PydPiper / pylightxl

A light weight, zero dependency, minimal functionality excel read/writer python library
https://pylightxl.readthedocs.io
MIT License
300 stars 47 forks source link

cell formatting #2

Closed mszbot closed 4 years ago

mszbot commented 4 years ago

Does this library read cell formats? I.e. "percentage", "text" etc?

PydPiper commented 4 years ago

Hi mszbot, thanks for taking a look at pylightxl. Currently this library only reads cell values. For example if your cell has: 10% in it or =10% both of these cells will evaluate to 0.1 within pylightxl and it will be type converted into float for you. Part of keeping this library small/simple and to the point is to not go beyond the cell data itself, therefore no cell colors, sizes, conditional formats are scraped by pylightxl. Hope this helps. Let me know if you need help getting started

mszbot commented 4 years ago

So it reads the underlying values only which are all floats, gotcha.

What's the difference between this lib and xlrd?

PydPiper commented 4 years ago

pylightxl read all cellvalues: integers, floats, text, and formulas (however as mentioned above formulas are evaluated, and only their value is stored by pylightxl).

xlrd is a great tool it's aim is similar with zero dependencies, however xlrd currently has no active developers and I don't know where the project is going to go in the future. pylightxl is very light weight and will be tailored toward user needs for quick and easy cell data read/write

mszbot commented 4 years ago

HI @PydPiper

I was watching this gif and I noted that when you read a cell the value returned using this library is as it appears in the cell. I though this library would return the underlying float? I was expecting to see 0.10 not 10

image

PydPiper commented 4 years ago
Hi mszbot, Thank you for your interest in pylightxl. The cell values are all of type INT, therefore pylightxl returned INT as well. Give it a go by reading in a cell of type INT and of type FLOAT yourself and hope everything works out as planned 😊 Let me know if you see something other than expected there Happy pythoning   From: mszbotSent: Wednesday, May 6, 2020 4:22 AMTo: PydPiper/pylightxlCc: PydPiper; MentionSubject: Re: [PydPiper/pylightxl] cell formatting (#2) HI @PydPiperI was watching this gif and I noted that when you read a cell the value returned using this library is as it appears in the cell. I though this library would return the underlying float? I was expecting to see 0.10 not 10—You are receiving this because you were mentioned.Reply to this email directly, view it on GitHub, or unsubscribe. 
jkyeung commented 4 years ago

I was watching this gif and I noted that when you read a cell the value returned using this library is as it appears in the cell.
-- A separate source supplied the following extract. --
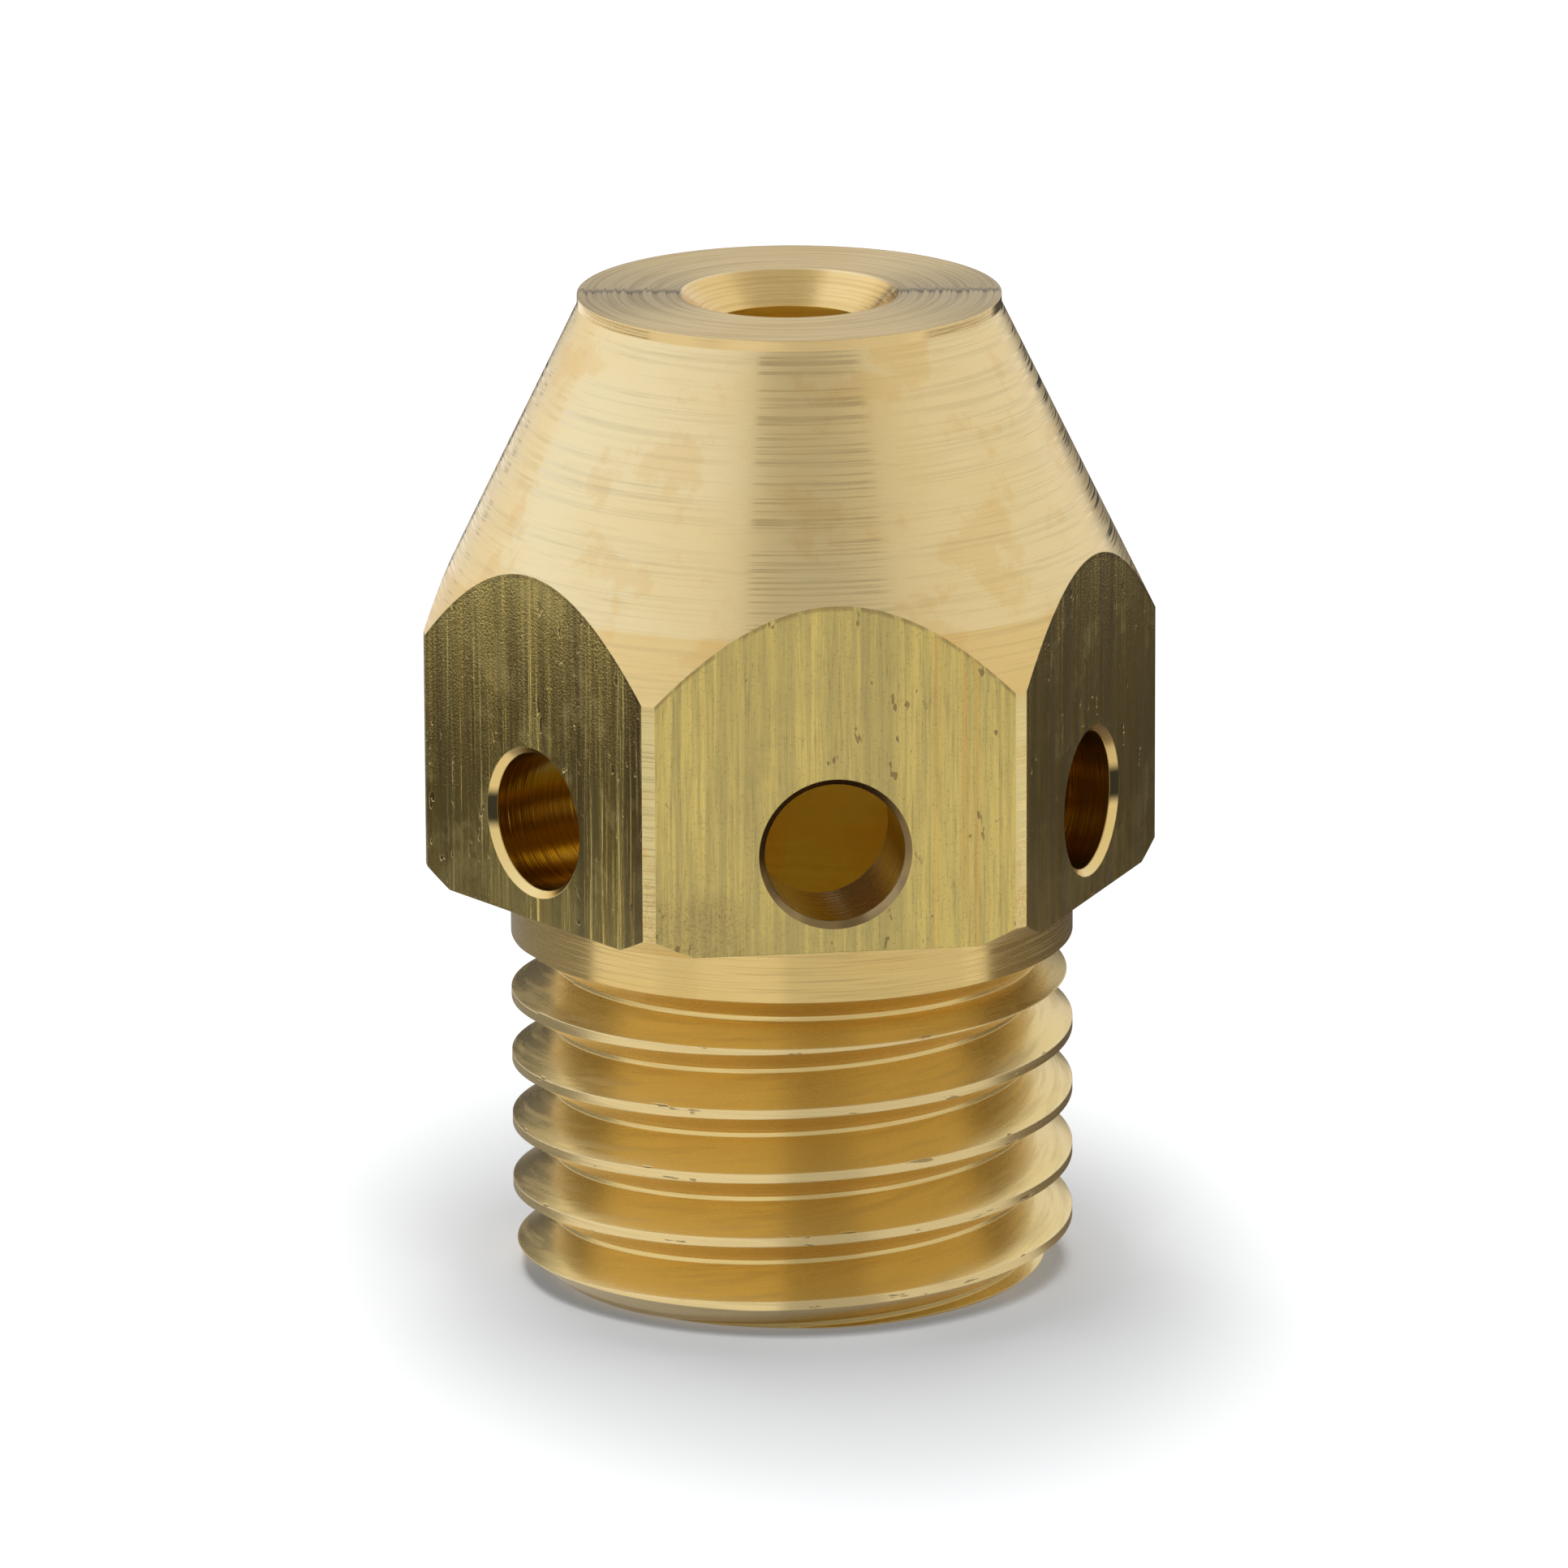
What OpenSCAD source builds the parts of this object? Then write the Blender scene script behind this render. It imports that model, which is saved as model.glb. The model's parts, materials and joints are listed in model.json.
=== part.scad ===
/* [Front face and cone] */
// Diameter of the flat front face
face_d = 8.22; // [6.5:0.01:9.5]
// Height of the plain band under the front face
face_band_h = 0.21; // [0.1:0.01:0.4]
// Height of the cone, from that band down to the turned corners
cone_h = 6.31; // [5:0.01:7]

/* [Hexagon] */
// Height of the whole head, from the shoulder to the front face
head_h = 11.5; // [11:0.01:13]
// Width across the flats
hex_af = 12.56; // [12:0.01:13.5]
// Diameter to which the corners are turned
corner_d = 14.35; // [13.9:0.01:14.5]
// Size of the 45 degree chamfer on the corners at the shoulder
corner_chamfer = 0.32; // [0.1:0.01:0.5]

/* [Gas holes] */
// Number of gas holes, one in each flat
gas_hole_count = 6; // [6]
// Diameter of a gas hole
gas_hole_d = 2.7; // [1.5:0.01:3.2]
// Width of the broken edge round a gas hole
gas_hole_edge = 0.13; // [0.05:0.01:0.25]
// Height of the gas holes above the shoulder
gas_hole_h = 1.94; // [1.9:0.01:2.6]

/* [Electrode bore] */
// Diameter of the bore for the electrode
electrode_bore_d = 3.02; // [2:0.01:3.4]
// Diameter of the countersink in the front face
mouth_d = 4.24; // [3.8:0.01:5.5]
// Half angle of the collet seat under the electrode bore
seat_half_angle = 30; // [20:1:45]
// Large diameter of the collet seat
seat_d = 5.6; // [4.5:0.1:6.5]

/* [Chamber] */
// Diameter of the chamber that takes the collet and feeds the gas holes
chamber_d = 8.2; // [7:0.1:8.4]
// Depth of the chamber's straight wall from the threaded end
chamber_h = 12; // [11.6:0.1:12.5]
// Point angle of the drill that leaves the chamber's closed end
drill_point_angle = 118; // [90:1:140]
// Broken edge at the chamber's mouth
chamber_edge = 0.15; // [0.05:0.01:0.3]

/* [Thread] */
// Height of the threaded shank, from its end to the shoulder
shank_h = 8; // [7.8:0.01:9]
// Outside diameter of the thread and of the collar above it
thread_d = 11; // [10.8:0.01:11.4]
// Rise of the thread in one turn
thread_pitch = 1.286; // [1.2:0.001:1.3]
// Depth of the thread
thread_depth = 0.82; // [0.6:0.01:0.84]
// Width of the flat on the thread's crest
crest_w = 0.18; // [0.14:0.01:0.22]
// Width of the flat in the thread's root
root_w = 0.09; // [0.05:0.01:0.12]
// Height of the lowest whole crest above the end, on the side of the front flat
first_crest_h = 0.73; // [0.4:0.01:0.9]
// Height at which the thread stops rising, above the end
thread_stop_h = 6.27; // [6.2:0.01:6.35]
// Turn over which the thread then runs out in the relief groove, in degrees
run_out_turn = 290; // [180:5:320]

/* [Relief groove] */
// Height of the plain collar between the shoulder and the relief groove
collar_h = 1.22; // [1.1:0.01:1.4]
// Width of the relief groove at the surface
relief_w = 0.83; // [0.75:0.01:0.9]
// Depth of the relief groove
relief_depth = 0.68; // [0.5:0.01:0.75]
// Width of the flat at the bottom of the relief groove
relief_root_w = 0.1; // [0.05:0.01:0.15]
// Width of the sloping wall under the collar
relief_top_wall_w = 0.46; // [0.4:0.01:0.5]

/* [Threaded end] */
// Diameter of the flat end face
end_d = 9.5; // [9.3:0.01:10]
// Height of the chamfer at the end
end_chamfer_h = 0.58; // [0.4:0.01:0.8]

/* [Hidden] */
total_h = shank_h + head_h;
brass = [0.79, 0.68, 0.44];
// What a cutter reaches past the surface that it cuts
reach = 1;
front_angle = -90;
corner_angle = 30;
round_fn = 96;
hex_fn = 6;
turn_steps = 72;

// Turned outline of the part, half of it, from the axis outwards
band_z = total_h - face_band_h;
cone_z = band_z - cone_h;
outline = [
    [0, 0],
    [end_d / 2, 0],
    [thread_d / 2, end_chamfer_h],
    [thread_d / 2, shank_h],
    [corner_d / 2 - corner_chamfer, shank_h],
    [corner_d / 2, shank_h + corner_chamfer],
    [corner_d / 2, cone_z],
    [face_d / 2, band_z],
    [face_d / 2, total_h],
    [0, total_h]
];

// Inside heights, each from the threaded end
seat_z = chamber_h + (chamber_d - seat_d) / 2 / tan(drill_point_angle / 2);
bore_z = seat_z + (seat_d - electrode_bore_d) / 2 / tan(seat_half_angle);
mouth_z = total_h - (mouth_d - electrode_bore_d) / 2;
gas_hole_z = shank_h + gas_hole_h;

// Outline of what is bored out, half of it, from the axis outwards
inner_outline = [
    [0, -reach],
    [chamber_d / 2 + chamber_edge + reach, -reach],
    [chamber_d / 2, chamber_edge],
    [chamber_d / 2, chamber_h],
    [seat_d / 2, seat_z],
    [electrode_bore_d / 2, bore_z],
    [electrode_bore_d / 2, mouth_z],
    [mouth_d / 2 + reach, total_h + reach],
    [0, total_h + reach]
];

// Thread groove: its angles are counted from the front flat, up the thread
clear = 0.05;
flank_w = (thread_pitch - crest_w - root_w) / 2;
flank_slope = flank_w / thread_depth;
groove_w = root_w + 2 * flank_slope * (thread_depth + clear);
groove_z = first_crest_h - thread_pitch / 2;
step_angle = 360 / turn_steps;
thread_first_angle = 360 * (-groove_w - groove_z) / thread_pitch;
thread_stop_angle = 360 * (thread_stop_h - groove_z) / thread_pitch;
thread_steps = ceil((thread_stop_angle - thread_first_angle) / step_angle);
// The run-out starts this far back along the thread, between two of its sections
run_out_overlap = 2.5 * step_angle;
run_out_steps = ceil((run_out_turn + run_out_overlap) / step_angle);
// What the run-out starts shallower than the thread, so that the two cuts stay apart
run_out_lift = 0.03;
run_out_depth = thread_depth - run_out_lift;

function groove_point(r, angle, z) =
    [r * cos(front_angle + angle), r * sin(front_angle + angle), z];

// One section of a groove: outer top, root top, root bottom, outer bottom
function groove_section(angle, depth, clear) =
    let (
        z = min(groove_z + thread_pitch * angle / 360, thread_stop_h),
        outer_r = thread_d / 2 + clear,
        root_r = thread_d / 2 - depth,
        outer_w = root_w + 2 * flank_slope * (depth + clear)
    )
    [
        groove_point(outer_r, angle, z + outer_w / 2),
        groove_point(root_r, angle, z + root_w / 2),
        groove_point(root_r, angle, z - root_w / 2),
        groove_point(outer_r, angle, z - outer_w / 2)
    ];

module turned_blank() {
    rotate_extrude($fn = round_fn)
        polygon(outline);
}

module hexagon_bar() {
    rotate([0, 0, front_angle + corner_angle])
        cylinder(d = hex_af / cos(corner_angle), h = total_h, $fn = hex_fn);
}

// Chamber, collet seat, electrode bore and countersink
module inner_bores() {
    rotate_extrude($fn = round_fn)
        polygon(inner_outline);
}

// One gas hole with its broken edge, standing on the part's axis
module gas_hole() {
    hole_r = gas_hole_d / 2;
    flat_r = hex_af / 2;
    rotate_extrude($fn = round_fn)
        polygon([
            [0, 0],
            [hole_r, 0],
            [hole_r, flat_r - gas_hole_edge],
            [hole_r + gas_hole_edge + reach, flat_r + reach],
            [0, flat_r + reach]
        ]);
}

module gas_holes() {
    for (i = [0:gas_hole_count - 1])
        translate([0, 0, gas_hole_z])
            rotate([0, 90, front_angle + i * 360 / gas_hole_count])
                gas_hole();
}

module relief_groove() {
    top_z = shank_h - collar_h;
    root_z = top_z - relief_top_wall_w;
    root_r = thread_d / 2 - relief_depth;
    rotate_extrude($fn = round_fn)
        polygon([
            [root_r, root_z],
            [root_r, root_z - relief_root_w],
            [thread_d / 2, top_z - relief_w],
            [thread_d / 2 + reach, top_z - relief_w],
            [thread_d / 2 + reach, top_z],
            [thread_d / 2, top_z]
        ]);
}

// Solid through a list of sections that all have as many corners
module swept_groove(sections) {
    corners = len(sections[0]);
    last = (len(sections) - 1) * corners;
    sides = [
        for (i = [0:len(sections) - 2], k = [0:corners - 1])
            let (
                a = i * corners + k,
                b = i * corners + (k + 1) % corners
            )
            each [[a, b, b + corners], [a, b + corners, a + corners]]
    ];
    ends = [
        [for (k = [corners - 1:-1:0]) k],
        [for (k = [0:corners - 1]) last + k]
    ];
    polyhedron([for (section = sections) each section], concat(sides, ends));
}

module thread_groove() {
    swept_groove([
        for (i = [thread_steps:-1:0])
            groove_section(thread_stop_angle - i * step_angle, thread_depth, clear)
    ]);
}

// The end of the thread: it no longer rises, and gets shallower as it goes round
module thread_run_out() {
    swept_groove([
        for (i = [0:run_out_steps])
            groove_section(
                thread_stop_angle - run_out_overlap + i * step_angle,
                run_out_depth * (1 - i / run_out_steps) - clear,
                2 * clear
            )
    ]);
}

// Hexagon bar turned to its outline
module turned_bar() {
    intersection() {
        turned_blank();
        hexagon_bar();
    }
}

// The turned bar with its relief groove, its thread and the thread's run-out
module threaded_bar() {
    difference() {
        difference() {
            turned_bar();
            relief_groove();
            thread_groove();
        }
        thread_run_out();
    }
}

module collet_body() {
    color(brass)
        difference() {
            threaded_bar();
            inner_bores();
            gas_holes();
        }
}

collet_body();
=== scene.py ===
"""Looks of the collet body: one turned, drilled and threaded piece of brass on a pale floor."""
import json
import math

import bmesh
import bpy
from mathutils import Matrix, Vector


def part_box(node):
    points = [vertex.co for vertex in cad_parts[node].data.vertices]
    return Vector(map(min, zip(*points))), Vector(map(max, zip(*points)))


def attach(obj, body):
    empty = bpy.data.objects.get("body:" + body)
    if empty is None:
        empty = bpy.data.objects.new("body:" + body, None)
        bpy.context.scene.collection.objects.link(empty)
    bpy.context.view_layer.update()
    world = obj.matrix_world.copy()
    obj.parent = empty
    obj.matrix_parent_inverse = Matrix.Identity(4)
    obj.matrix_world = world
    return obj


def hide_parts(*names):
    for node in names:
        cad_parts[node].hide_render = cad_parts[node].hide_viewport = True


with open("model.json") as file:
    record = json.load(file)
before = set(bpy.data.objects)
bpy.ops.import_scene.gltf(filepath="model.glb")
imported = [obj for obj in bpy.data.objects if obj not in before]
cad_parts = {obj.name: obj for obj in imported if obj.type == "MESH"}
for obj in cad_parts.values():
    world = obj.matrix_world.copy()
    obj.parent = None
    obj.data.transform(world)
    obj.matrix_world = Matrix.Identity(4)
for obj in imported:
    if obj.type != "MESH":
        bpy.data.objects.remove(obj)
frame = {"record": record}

MM = 0.001
TURN = 2 * math.pi
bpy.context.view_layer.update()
camera_azimuth = math.radians(-7.70)
mounts = {mount["name"]: mount for mount in frame["record"]["mounts"]}
_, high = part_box("collet_body")

# Outer sizes and fits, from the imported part
total_h = high.z
corner_r = high.x
flat_r = high.y
shank_h = mounts["shoulder"]["pos_m"][2]
thread_r = mounts["thread"]["dims"]["r_mm"] * MM
bore_r = mounts["electrode_bore"]["dims"]["r_mm"] * MM
chamber_r = mounts["collet_chamber"]["dims"]["r_mm"] * MM
collar_h = mounts["collar"]["dims"]["length_mm"] * MM

# Front face and cone
face_r = 4.11 * MM
face_band_h = 0.21 * MM
cone_h = 6.31 * MM
mouth_r = 2.12 * MM
corner_chamfer = 0.32 * MM

# Inside
chamber_h = 12 * MM
chamber_edge = 0.15 * MM
seat_r = 2.8 * MM
seat_half_angle = math.radians(30)
drill_half_angle = math.radians(59)

# Relief groove under the collar, and the threaded end
relief_w = 0.83 * MM
relief_depth = 0.68 * MM
relief_root_w = 0.1 * MM
relief_top_wall_w = 0.46 * MM
end_r = 4.75 * MM
end_chamfer_h = 0.58 * MM

# Thread, with its angles counted from the front flat, up the thread
thread_pitch = 1.286 * MM
thread_depth = 0.82 * MM
crest_w = 0.18 * MM
root_w = 0.09 * MM
first_crest_h = 0.73 * MM
thread_stop_h = 6.27 * MM
run_out_turn = math.radians(290)

# Gas holes
gas_hole_count = 6
gas_hole_r = 1.35 * MM
gas_hole_edge = 0.13 * MM
gas_hole_z = shank_h + 1.94 * MM

# Heights that follow from these
band_z = total_h - face_band_h
mouth_z = total_h - (mouth_r - bore_r)
seat_z = chamber_h + (chamber_r - seat_r) / math.tan(drill_half_angle)
bore_z = seat_z + (seat_r - bore_r) / math.tan(seat_half_angle)
collar_z = shank_h - collar_h
relief_z = collar_z - relief_top_wall_w
relief_r = thread_r - relief_depth

# How much the white room lights matt surfaces, against the 1 at which it shows
ROOM_LIGHT = 0.14
# Edges look rounded by this much
EDGE_ROUND = 0.03 * MM


class Wire:
    """A socket of a node tree that can stand in a Python sum."""

    def __init__(self, bench, socket):
        self.bench = bench
        self.socket = socket

    def out(self, name):
        """Another output of the same node."""
        return Wire(self.bench, self.socket.node.outputs[name])

    def math(self, operation, *values):
        sockets = dict(enumerate(values))
        return self.bench.add("ShaderNodeMath", {"operation": operation}, sockets)

    def __add__(self, other):
        return self.math("ADD", self, other)

    def __radd__(self, other):
        return self.math("ADD", other, self)

    def __sub__(self, other):
        return self.math("SUBTRACT", self, other)

    def __rsub__(self, other):
        return self.math("SUBTRACT", other, self)

    def __mul__(self, other):
        return self.math("MULTIPLY", self, other)

    def __rmul__(self, other):
        return self.math("MULTIPLY", other, self)

    def __truediv__(self, other):
        return self.math("DIVIDE", self, other)

    def __rtruediv__(self, other):
        return self.math("DIVIDE", other, self)

    def __gt__(self, other):
        return self.math("GREATER_THAN", self, other)

    def __lt__(self, other):
        return self.math("LESS_THAN", self, other)

    def __abs__(self):
        return self.math("ABSOLUTE", self)

    def root(self):
        return self.math("SQRT", self)

    def cos(self):
        return self.math("COSINE", self)

    def sin(self):
        return self.math("SINE", self)

    def least(self, other):
        return self.math("MINIMUM", self, other)

    def most(self, other):
        return self.math("MAXIMUM", self, other)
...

I though this library would return the underlying float? I was expecting to see 0.10 not 10

@mszbot - Well, I'm going to guess you meant 10.0 (rather than 0.10).

In the old BIFF files (binary .xls files), it's true that all numeric values were stored as floats (specifically, double-precision). However, with the advent of .xlsx, all the data is stored textually in XML documents. So a cell which contains 10.1 would show up in the XML with a value like this: <v>10.1</v> while a value of 10 (or 10.0) would look like this: <v>10</v>.

While xlrd (and probably Excel itself) converts all numeric values into floats, pylightxl converts the XML value into int if it can.

mszbot commented 4 years ago

I'm a xlrd user hence the 0.10 assumption.

All makes sense, I think I need to install this lib and test it myself now.

Thanks for your help.

jkyeung commented 4 years ago

I'm a xlrd user hence the 0.10 assumption.

But xlrd would give you 10.0. I do not understand where you get 0.10 from. I understand that different locales have different conventions for decimal points and thousands separators, and maybe left-to-right versus right-to-left plays into this somehow; so to be clear, we are talking about the number ten, as in, the number of fingers a typical human has, including thumbs. That would appear in the Python REPL as the integer 10 or the floating point number 10.0. If the cell had been 10%, then both xlrd and pylightxl would report it as 0.1, because that is what would have been found in the file.